**WORK INSTRUCTIONS:** Repeat each line word for word.

**MATERIAL PROVIDED:**
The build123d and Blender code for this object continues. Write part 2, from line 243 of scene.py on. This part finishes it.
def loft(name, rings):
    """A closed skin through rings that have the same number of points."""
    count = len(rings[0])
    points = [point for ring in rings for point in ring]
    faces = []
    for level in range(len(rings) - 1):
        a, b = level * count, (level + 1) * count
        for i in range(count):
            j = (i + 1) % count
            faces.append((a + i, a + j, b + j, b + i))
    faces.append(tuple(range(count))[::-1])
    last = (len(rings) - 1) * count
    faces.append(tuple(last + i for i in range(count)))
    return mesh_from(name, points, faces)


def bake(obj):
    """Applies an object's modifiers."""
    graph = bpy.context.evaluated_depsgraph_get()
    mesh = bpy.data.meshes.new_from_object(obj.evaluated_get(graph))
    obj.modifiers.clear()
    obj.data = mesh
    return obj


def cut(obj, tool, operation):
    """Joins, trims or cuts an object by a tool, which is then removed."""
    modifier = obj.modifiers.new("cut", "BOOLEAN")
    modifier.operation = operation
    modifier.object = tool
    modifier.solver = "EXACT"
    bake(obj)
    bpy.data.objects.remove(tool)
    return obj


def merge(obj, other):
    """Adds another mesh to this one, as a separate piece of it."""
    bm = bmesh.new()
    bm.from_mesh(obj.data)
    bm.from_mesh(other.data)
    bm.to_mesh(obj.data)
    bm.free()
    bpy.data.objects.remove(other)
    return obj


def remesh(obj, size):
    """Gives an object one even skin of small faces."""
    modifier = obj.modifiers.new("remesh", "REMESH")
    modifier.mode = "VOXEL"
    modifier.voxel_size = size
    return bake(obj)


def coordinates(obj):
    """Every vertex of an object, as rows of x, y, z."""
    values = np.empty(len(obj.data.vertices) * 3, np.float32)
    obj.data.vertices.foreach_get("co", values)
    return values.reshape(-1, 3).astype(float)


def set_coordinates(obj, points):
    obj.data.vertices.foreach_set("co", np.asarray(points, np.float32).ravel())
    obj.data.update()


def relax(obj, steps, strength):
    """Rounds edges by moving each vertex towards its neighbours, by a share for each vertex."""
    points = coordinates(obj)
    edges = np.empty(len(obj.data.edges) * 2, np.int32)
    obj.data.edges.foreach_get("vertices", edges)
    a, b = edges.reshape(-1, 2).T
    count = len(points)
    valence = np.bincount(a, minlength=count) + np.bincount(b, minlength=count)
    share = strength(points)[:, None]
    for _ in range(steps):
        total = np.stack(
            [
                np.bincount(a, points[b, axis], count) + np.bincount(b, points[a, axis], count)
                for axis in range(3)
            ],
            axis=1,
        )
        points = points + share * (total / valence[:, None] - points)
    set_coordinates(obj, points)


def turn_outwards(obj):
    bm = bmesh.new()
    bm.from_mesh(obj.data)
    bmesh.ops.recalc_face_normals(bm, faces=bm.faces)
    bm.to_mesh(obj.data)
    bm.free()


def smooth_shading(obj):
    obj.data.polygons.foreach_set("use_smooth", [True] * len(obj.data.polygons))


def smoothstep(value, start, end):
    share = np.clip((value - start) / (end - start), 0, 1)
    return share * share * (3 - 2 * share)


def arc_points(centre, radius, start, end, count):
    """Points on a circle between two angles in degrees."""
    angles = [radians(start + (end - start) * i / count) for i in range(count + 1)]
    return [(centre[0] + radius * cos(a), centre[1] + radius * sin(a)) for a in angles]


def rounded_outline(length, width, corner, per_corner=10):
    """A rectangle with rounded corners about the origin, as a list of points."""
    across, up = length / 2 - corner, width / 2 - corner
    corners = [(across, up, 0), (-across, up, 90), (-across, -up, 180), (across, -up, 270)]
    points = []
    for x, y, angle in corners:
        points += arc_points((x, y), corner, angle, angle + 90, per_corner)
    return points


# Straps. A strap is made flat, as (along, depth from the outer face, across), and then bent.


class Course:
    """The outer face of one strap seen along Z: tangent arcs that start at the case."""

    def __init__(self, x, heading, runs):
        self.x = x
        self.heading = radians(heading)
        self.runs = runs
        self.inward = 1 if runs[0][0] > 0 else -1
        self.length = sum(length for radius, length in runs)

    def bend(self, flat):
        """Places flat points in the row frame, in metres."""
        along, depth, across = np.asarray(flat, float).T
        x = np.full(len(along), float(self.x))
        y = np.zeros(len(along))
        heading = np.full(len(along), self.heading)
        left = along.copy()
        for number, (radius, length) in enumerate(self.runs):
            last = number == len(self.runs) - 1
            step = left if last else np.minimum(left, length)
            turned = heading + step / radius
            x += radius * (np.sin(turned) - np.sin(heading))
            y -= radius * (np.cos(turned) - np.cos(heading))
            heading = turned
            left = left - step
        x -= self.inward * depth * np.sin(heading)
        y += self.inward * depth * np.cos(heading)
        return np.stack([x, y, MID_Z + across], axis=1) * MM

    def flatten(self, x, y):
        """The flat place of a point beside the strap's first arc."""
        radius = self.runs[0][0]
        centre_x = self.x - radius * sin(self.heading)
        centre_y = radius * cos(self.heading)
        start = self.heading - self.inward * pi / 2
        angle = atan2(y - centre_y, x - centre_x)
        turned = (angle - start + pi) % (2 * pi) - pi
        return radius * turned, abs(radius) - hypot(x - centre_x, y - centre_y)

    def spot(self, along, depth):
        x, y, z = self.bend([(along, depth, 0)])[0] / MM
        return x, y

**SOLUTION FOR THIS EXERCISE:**
The build123d and Blender code for this object continues. Write part 2, from line 243 of scene.py on. This part finishes it.
def loft(name, rings):
    """A closed skin through rings that have the same number of points."""
    count = len(rings[0])
    points = [point for ring in rings for point in ring]
    faces = []
    for level in range(len(rings) - 1):
        a, b = level * count, (level + 1) * count
        for i in range(count):
            j = (i + 1) % count
            faces.append((a + i, a + j, b + j, b + i))
    faces.append(tuple(range(count))[::-1])
    last = (len(rings) - 1) * count
    faces.append(tuple(last + i for i in range(count)))
    return mesh_from(name, points, faces)


def bake(obj):
    """Applies an object's modifiers."""
    graph = bpy.context.evaluated_depsgraph_get()
    mesh = bpy.data.meshes.new_from_object(obj.evaluated_get(graph))
    obj.modifiers.clear()
    obj.data = mesh
    return obj


def cut(obj, tool, operation):
    """Joins, trims or cuts an object by a tool, which is then removed."""
    modifier = obj.modifiers.new("cut", "BOOLEAN")
    modifier.operation = operation
    modifier.object = tool
    modifier.solver = "EXACT"
    bake(obj)
    bpy.data.objects.remove(tool)
    return obj


def merge(obj, other):
    """Adds another mesh to this one, as a separate piece of it."""
    bm = bmesh.new()
    bm.from_mesh(obj.data)
    bm.from_mesh(other.data)
    bm.to_mesh(obj.data)
    bm.free()
    bpy.data.objects.remove(other)
    return obj


def remesh(obj, size):
    """Gives an object one even skin of small faces."""
    modifier = obj.modifiers.new("remesh", "REMESH")
    modifier.mode = "VOXEL"
    modifier.voxel_size = size
    return bake(obj)


def coordinates(obj):
    """Every vertex of an object, as rows of x, y, z."""
    values = np.empty(len(obj.data.vertices) * 3, np.float32)
    obj.data.vertices.foreach_get("co", values)
    return values.reshape(-1, 3).astype(float)


def set_coordinates(obj, points):
    obj.data.vertices.foreach_set("co", np.asarray(points, np.float32).ravel())
    obj.data.update()


def relax(obj, steps, strength):
    """Rounds edges by moving each vertex towards its neighbours, by a share for each vertex."""
    points = coordinates(obj)
    edges = np.empty(len(obj.data.edges) * 2, np.int32)
    obj.data.edges.foreach_get("vertices", edges)
    a, b = edges.reshape(-1, 2).T
    count = len(points)
    valence = np.bincount(a, minlength=count) + np.bincount(b, minlength=count)
    share = strength(points)[:, None]
    for _ in range(steps):
        total = np.stack(
            [
                np.bincount(a, points[b, axis], count) + np.bincount(b, points[a, axis], count)
                for axis in range(3)
            ],
            axis=1,
        )
        points = points + share * (total / valence[:, None] - points)
    set_coordinates(obj, points)


def turn_outwards(obj):
    bm = bmesh.new()
    bm.from_mesh(obj.data)
    bmesh.ops.recalc_face_normals(bm, faces=bm.faces)
    bm.to_mesh(obj.data)
    bm.free()


def smooth_shading(obj):
    obj.data.polygons.foreach_set("use_smooth", [True] * len(obj.data.polygons))


def smoothstep(value, start, end):
    share = np.clip((value - start) / (end - start), 0, 1)
    return share * share * (3 - 2 * share)


def arc_points(centre, radius, start, end, count):
    """Points on a circle between two angles in degrees."""
    angles = [radians(start + (end - start) * i / count) for i in range(count + 1)]
    return [(centre[0] + radius * cos(a), centre[1] + radius * sin(a)) for a in angles]


def rounded_outline(length, width, corner, per_corner=10):
    """A rectangle with rounded corners about the origin, as a list of points."""
    across, up = length / 2 - corner, width / 2 - corner
    corners = [(across, up, 0), (-across, up, 90), (-across, -up, 180), (across, -up, 270)]
    points = []
    for x, y, angle in corners:
        points += arc_points((x, y), corner, angle, angle + 90, per_corner)
    return points


# Straps. A strap is made flat, as (along, depth from the outer face, across), and then bent.


class Course:
    """The outer face of one strap seen along Z: tangent arcs that start at the case."""

    def __init__(self, x, heading, runs):
        self.x = x
        self.heading = radians(heading)
        self.runs = runs
        self.inward = 1 if runs[0][0] > 0 else -1
        self.length = sum(length for radius, length in runs)

    def bend(self, flat):
        """Places flat points in the row frame, in metres."""
        along, depth, across = np.asarray(flat, float).T
        x = np.full(len(along), float(self.x))
        y = np.zeros(len(along))
        heading = np.full(len(along), self.heading)
        left = along.copy()
        for number, (radius, length) in enumerate(self.runs):
            last = number == len(self.runs) - 1
            step = left if last else np.minimum(left, length)
            turned = heading + step / radius
            x += radius * (np.sin(turned) - np.sin(heading))
            y -= radius * (np.cos(turned) - np.cos(heading))
            heading = turned
            left = left - step
        x -= self.inward * depth * np.sin(heading)
        y += self.inward * depth * np.cos(heading)
        return np.stack([x, y, MID_Z + across], axis=1) * MM

    def flatten(self, x, y):
        """The flat place of a point beside the strap's first arc."""
        radius = self.runs[0][0]
        centre_x = self.x - radius * sin(self.heading)
        centre_y = radius * cos(self.heading)
        start = self.heading - self.inward * pi / 2
        angle = atan2(y - centre_y, x - centre_x)
        turned = (angle - start + pi) % (2 * pi) - pi
        return radius * turned, abs(radius) - hypot(x - centre_x, y - centre_y)

    def spot(self, along, depth):
        x, y, z = self.bend([(along, depth, 0)])[0] / MM
        return x, y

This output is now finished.